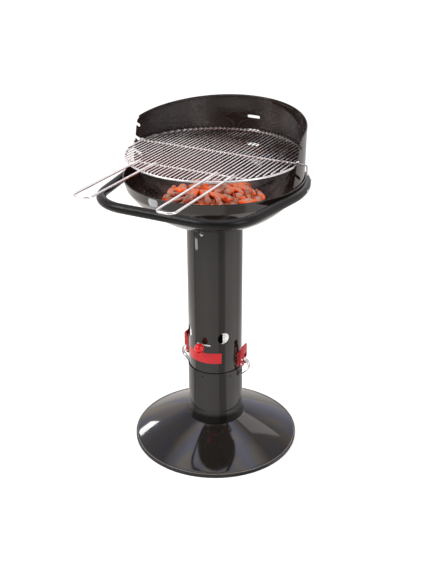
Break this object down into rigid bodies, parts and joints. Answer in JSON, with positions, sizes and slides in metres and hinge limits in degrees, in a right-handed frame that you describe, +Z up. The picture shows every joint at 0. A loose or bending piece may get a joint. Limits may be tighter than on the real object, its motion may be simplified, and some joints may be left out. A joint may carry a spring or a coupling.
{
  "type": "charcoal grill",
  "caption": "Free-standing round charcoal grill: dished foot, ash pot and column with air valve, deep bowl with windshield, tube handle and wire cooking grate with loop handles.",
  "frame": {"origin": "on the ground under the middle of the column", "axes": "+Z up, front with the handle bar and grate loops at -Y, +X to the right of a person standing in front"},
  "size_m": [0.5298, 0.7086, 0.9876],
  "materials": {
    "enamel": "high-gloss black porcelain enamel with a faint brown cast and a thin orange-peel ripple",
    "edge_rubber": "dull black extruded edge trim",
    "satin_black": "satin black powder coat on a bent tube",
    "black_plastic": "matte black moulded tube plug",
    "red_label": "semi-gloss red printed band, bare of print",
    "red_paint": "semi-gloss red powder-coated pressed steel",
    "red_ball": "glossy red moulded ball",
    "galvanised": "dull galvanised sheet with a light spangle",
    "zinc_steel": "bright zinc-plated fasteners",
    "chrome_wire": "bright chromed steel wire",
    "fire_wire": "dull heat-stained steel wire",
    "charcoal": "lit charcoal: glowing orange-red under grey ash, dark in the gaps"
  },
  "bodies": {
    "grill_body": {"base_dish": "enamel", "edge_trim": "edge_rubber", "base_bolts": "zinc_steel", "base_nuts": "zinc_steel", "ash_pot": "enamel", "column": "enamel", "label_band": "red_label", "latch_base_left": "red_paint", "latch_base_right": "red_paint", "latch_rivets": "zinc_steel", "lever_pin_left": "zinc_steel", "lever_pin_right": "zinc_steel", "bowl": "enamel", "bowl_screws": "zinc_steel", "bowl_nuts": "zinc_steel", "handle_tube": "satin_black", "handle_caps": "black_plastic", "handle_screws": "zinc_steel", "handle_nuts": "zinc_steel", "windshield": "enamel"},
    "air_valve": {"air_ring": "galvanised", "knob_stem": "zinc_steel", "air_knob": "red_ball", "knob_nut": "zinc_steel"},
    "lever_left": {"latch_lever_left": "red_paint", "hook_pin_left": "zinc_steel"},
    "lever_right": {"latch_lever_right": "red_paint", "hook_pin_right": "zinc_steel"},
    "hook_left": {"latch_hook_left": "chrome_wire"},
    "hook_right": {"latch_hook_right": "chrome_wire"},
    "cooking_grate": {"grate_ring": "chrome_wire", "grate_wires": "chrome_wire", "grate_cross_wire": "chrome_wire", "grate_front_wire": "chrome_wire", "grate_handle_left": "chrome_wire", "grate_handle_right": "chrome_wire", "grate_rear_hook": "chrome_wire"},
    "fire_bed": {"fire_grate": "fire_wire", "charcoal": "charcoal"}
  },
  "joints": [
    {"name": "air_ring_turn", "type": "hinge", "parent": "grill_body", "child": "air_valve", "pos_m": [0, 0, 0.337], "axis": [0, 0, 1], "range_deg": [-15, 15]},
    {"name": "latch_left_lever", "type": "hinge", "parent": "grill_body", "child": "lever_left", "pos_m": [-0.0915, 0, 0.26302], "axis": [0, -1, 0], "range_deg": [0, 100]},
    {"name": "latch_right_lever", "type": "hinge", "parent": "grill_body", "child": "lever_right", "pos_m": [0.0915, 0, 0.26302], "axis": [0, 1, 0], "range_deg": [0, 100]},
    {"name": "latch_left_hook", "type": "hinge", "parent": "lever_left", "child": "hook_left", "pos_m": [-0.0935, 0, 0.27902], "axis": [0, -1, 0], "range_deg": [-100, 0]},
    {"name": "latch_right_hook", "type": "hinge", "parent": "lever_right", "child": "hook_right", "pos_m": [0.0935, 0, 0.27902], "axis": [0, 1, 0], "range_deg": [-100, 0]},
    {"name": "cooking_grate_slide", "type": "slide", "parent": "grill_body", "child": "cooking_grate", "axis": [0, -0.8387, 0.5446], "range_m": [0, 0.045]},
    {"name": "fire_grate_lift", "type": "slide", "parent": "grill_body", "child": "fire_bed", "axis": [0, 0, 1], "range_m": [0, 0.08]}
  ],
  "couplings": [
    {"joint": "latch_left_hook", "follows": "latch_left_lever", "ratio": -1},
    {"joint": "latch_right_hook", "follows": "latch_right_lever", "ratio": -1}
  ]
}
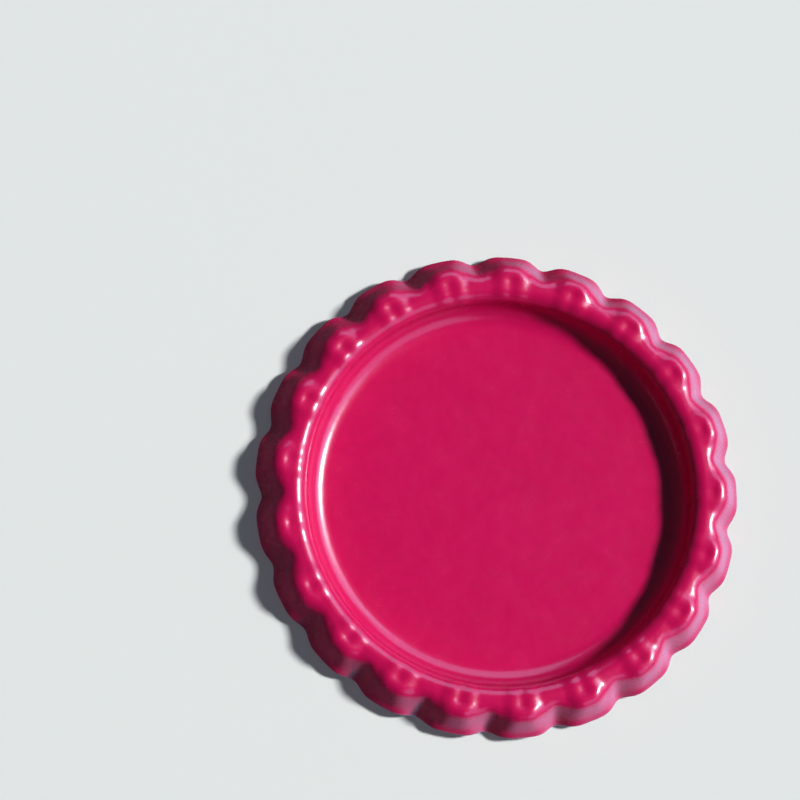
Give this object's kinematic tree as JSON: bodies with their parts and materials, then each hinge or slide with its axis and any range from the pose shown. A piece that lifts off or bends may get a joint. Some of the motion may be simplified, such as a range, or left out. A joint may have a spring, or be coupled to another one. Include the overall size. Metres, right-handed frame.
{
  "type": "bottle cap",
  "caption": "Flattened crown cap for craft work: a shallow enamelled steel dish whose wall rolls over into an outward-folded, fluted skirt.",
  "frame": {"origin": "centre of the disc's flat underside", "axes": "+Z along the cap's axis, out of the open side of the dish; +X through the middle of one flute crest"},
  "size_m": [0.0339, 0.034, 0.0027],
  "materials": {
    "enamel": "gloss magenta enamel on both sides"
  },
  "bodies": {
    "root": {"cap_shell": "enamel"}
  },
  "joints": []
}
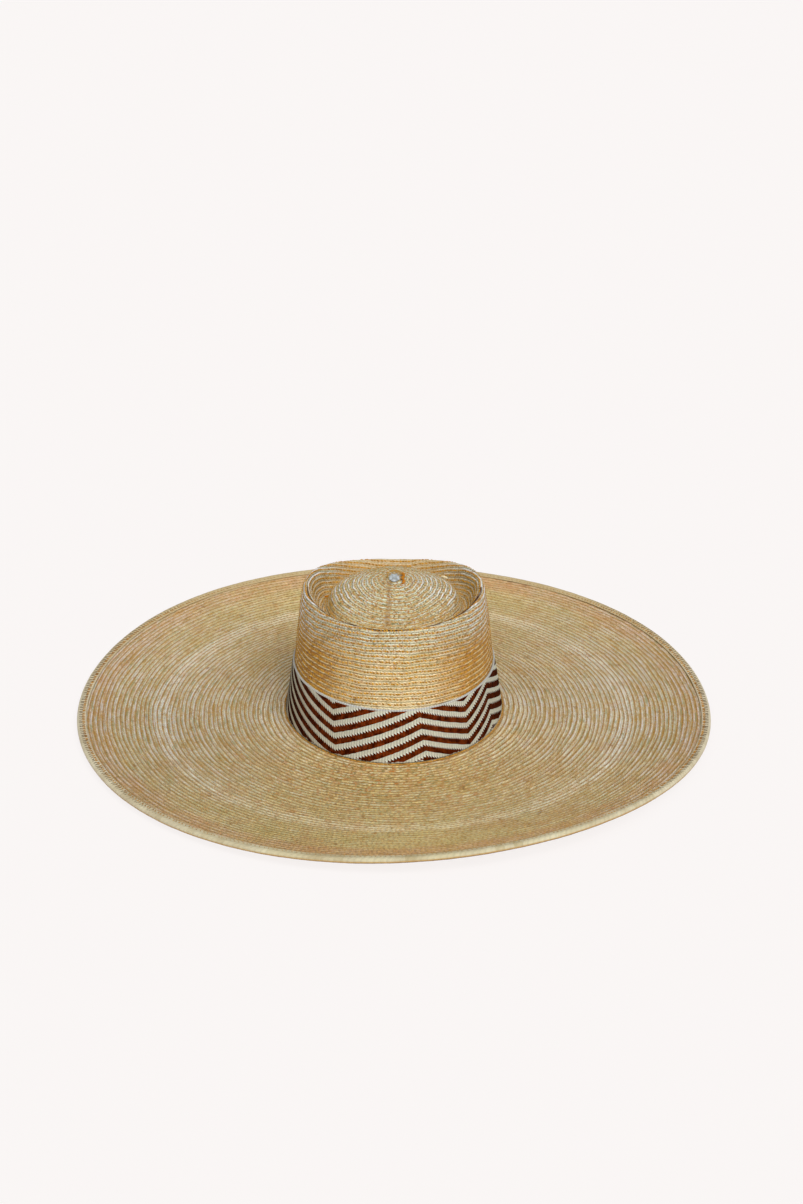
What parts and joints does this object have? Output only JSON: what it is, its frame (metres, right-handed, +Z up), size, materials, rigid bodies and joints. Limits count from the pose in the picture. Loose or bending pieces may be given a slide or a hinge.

→ **Written task**: Print out the whole listing exactly as it appears.

→ **Full output**:
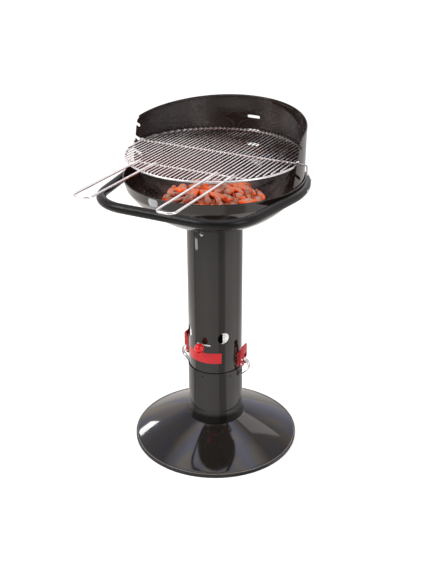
Break this object down into rigid bodies, parts and joints. Answer in JSON, with positions, sizes and slides in metres and hinge limits in degrees, in a right-handed frame that you describe, +Z up. The picture shows every joint at 0. A loose or bending piece may get a joint. Limits may be tighter than on the real object, its motion may be simplified, and some joints may be left out. A joint may carry a spring or a coupling.
{
  "type": "charcoal grill",
  "caption": "Free-standing round charcoal grill: dished foot, ash pot and column with air valve, deep bowl with windshield, tube handle and wire cooking grate with loop handles.",
  "frame": {"origin": "on the ground under the middle of the column", "axes": "+Z up, front with the handle bar and grate loops at -Y, +X to the right of a person standing in front"},
  "size_m": [0.5298, 0.7086, 0.9876],
  "materials": {
    "enamel": "high-gloss black porcelain enamel with a faint brown cast and a thin orange-peel ripple",
    "edge_rubber": "dull black extruded edge trim",
    "satin_black": "satin black powder coat on a bent tube",
    "black_plastic": "matte black moulded tube plug",
    "red_label": "semi-gloss red printed band, bare of print",
    "red_paint": "semi-gloss red powder-coated pressed steel",
    "red_ball": "glossy red moulded ball",
    "galvanised": "dull galvanised sheet with a light spangle",
    "zinc_steel": "bright zinc-plated fasteners",
    "chrome_wire": "bright chromed steel wire",
    "fire_wire": "dull heat-stained steel wire",
    "charcoal": "lit charcoal: glowing orange-red under grey ash, dark in the gaps"
  },
  "bodies": {
    "grill_body": {"base_dish": "enamel", "edge_trim": "edge_rubber", "base_bolts": "zinc_steel", "base_nuts": "zinc_steel", "ash_pot": "enamel", "column": "enamel", "label_band": "red_label", "latch_base_left": "red_paint", "latch_base_right": "red_paint", "latch_rivets": "zinc_steel", "lever_pin_left": "zinc_steel", "lever_pin_right": "zinc_steel", "bowl": "enamel", "bowl_screws": "zinc_steel", "bowl_nuts": "zinc_steel", "handle_tube": "satin_black", "handle_caps": "black_plastic", "handle_screws": "zinc_steel", "handle_nuts": "zinc_steel", "windshield": "enamel"},
    "air_valve": {"air_ring": "galvanised", "knob_stem": "zinc_steel", "air_knob": "red_ball", "knob_nut": "zinc_steel"},
    "lever_left": {"latch_lever_left": "red_paint", "hook_pin_left": "zinc_steel"},
    "lever_right": {"latch_lever_right": "red_paint", "hook_pin_right": "zinc_steel"},
    "hook_left": {"latch_hook_left": "chrome_wire"},
    "hook_right": {"latch_hook_right": "chrome_wire"},
    "cooking_grate": {"grate_ring": "chrome_wire", "grate_wires": "chrome_wire", "grate_cross_wire": "chrome_wire", "grate_front_wire": "chrome_wire", "grate_handle_left": "chrome_wire", "grate_handle_right": "chrome_wire", "grate_rear_hook": "chrome_wire"},
    "fire_bed": {"fire_grate": "fire_wire", "charcoal": "charcoal"}
  },
  "joints": [
    {"name": "air_ring_turn", "type": "hinge", "parent": "grill_body", "child": "air_valve", "pos_m": [0, 0, 0.337], "axis": [0, 0, 1], "range_deg": [-15, 15]},
    {"name": "latch_left_lever", "type": "hinge", "parent": "grill_body", "child": "lever_left", "pos_m": [-0.0915, 0, 0.26302], "axis": [0, -1, 0], "range_deg": [0, 100]},
    {"name": "latch_right_lever", "type": "hinge", "parent": "grill_body", "child": "lever_right", "pos_m": [0.0915, 0, 0.26302], "axis": [0, 1, 0], "range_deg": [0, 100]},
    {"name": "latch_left_hook", "type": "hinge", "parent": "lever_left", "child": "hook_left", "pos_m": [-0.0935, 0, 0.27902], "axis": [0, -1, 0], "range_deg": [-100, 0]},
    {"name": "latch_right_hook", "type": "hinge", "parent": "lever_right", "child": "hook_right", "pos_m": [0.0935, 0, 0.27902], "axis": [0, 1, 0], "range_deg": [-100, 0]},
    {"name": "cooking_grate_slide", "type": "slide", "parent": "grill_body", "child": "cooking_grate", "axis": [0, -0.8387, 0.5446], "range_m": [0, 0.045]},
    {"name": "fire_grate_lift", "type": "slide", "parent": "grill_body", "child": "fire_bed", "axis": [0, 0, 1], "range_m": [0, 0.08]}
  ],
  "couplings": [
    {"joint": "latch_left_hook", "follows": "latch_left_lever", "ratio": -1},
    {"joint": "latch_right_hook", "follows": "latch_right_lever", "ratio": -1}
  ]
}
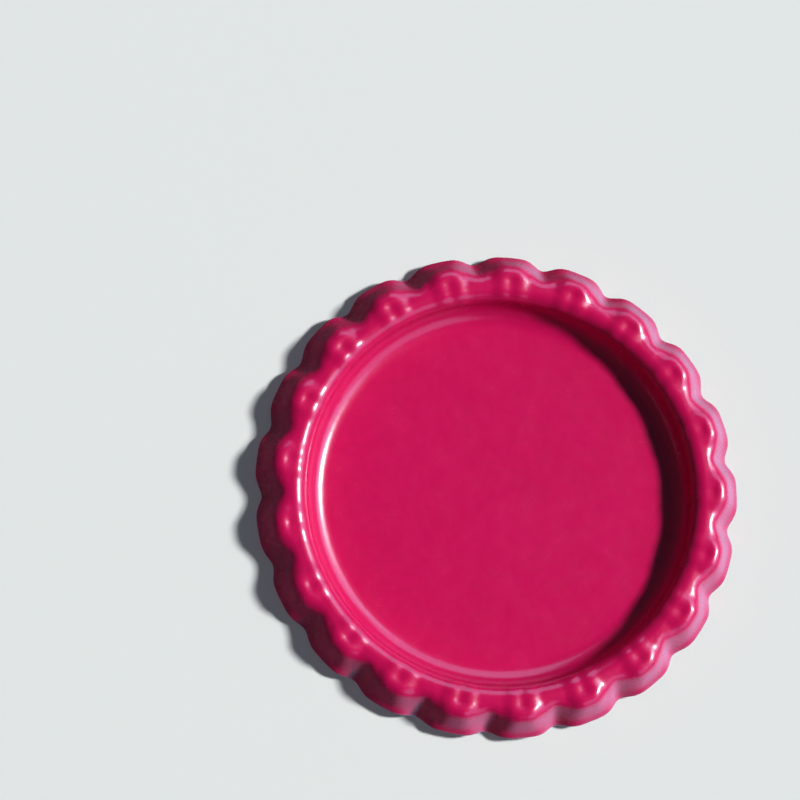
Give this object's kinematic tree as JSON: bodies with their parts and materials, then each hinge or slide with its axis and any range from the pose shown. A piece that lifts off or bends may get a joint. Some of the motion may be simplified, such as a range, or left out. A joint may have a spring, or be coupled to another one. Include the overall size. Metres, right-handed frame.
{
  "type": "bottle cap",
  "caption": "Flattened crown cap for craft work: a shallow enamelled steel dish whose wall rolls over into an outward-folded, fluted skirt.",
  "frame": {"origin": "centre of the disc's flat underside", "axes": "+Z along the cap's axis, out of the open side of the dish; +X through the middle of one flute crest"},
  "size_m": [0.0339, 0.034, 0.0027],
  "materials": {
    "enamel": "gloss magenta enamel on both sides"
  },
  "bodies": {
    "root": {"cap_shell": "enamel"}
  },
  "joints": []
}
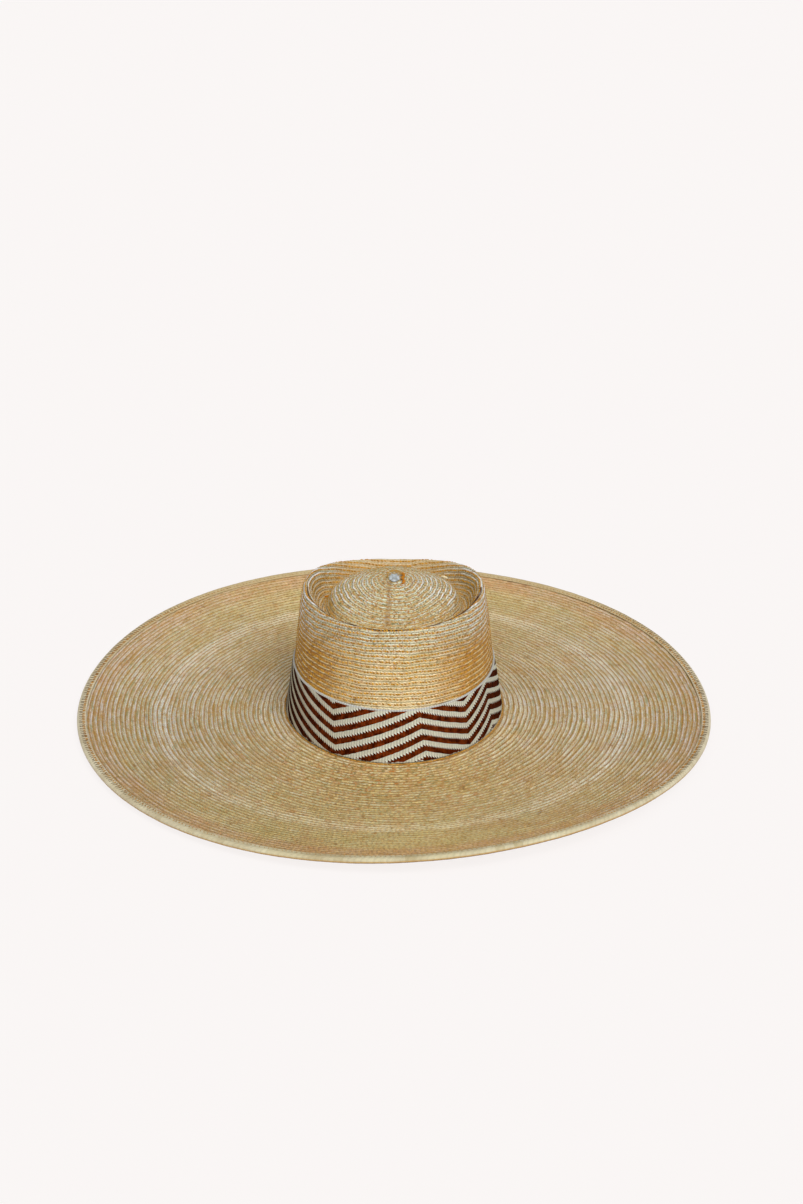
What parts and joints does this object have? Output only JSON: what it is, its frame (metres, right-handed, +Z up), size, materials, rigid bodies and joints. Limits count from the pose in the picture. Loose or bending pieces may be given a slide or a hinge.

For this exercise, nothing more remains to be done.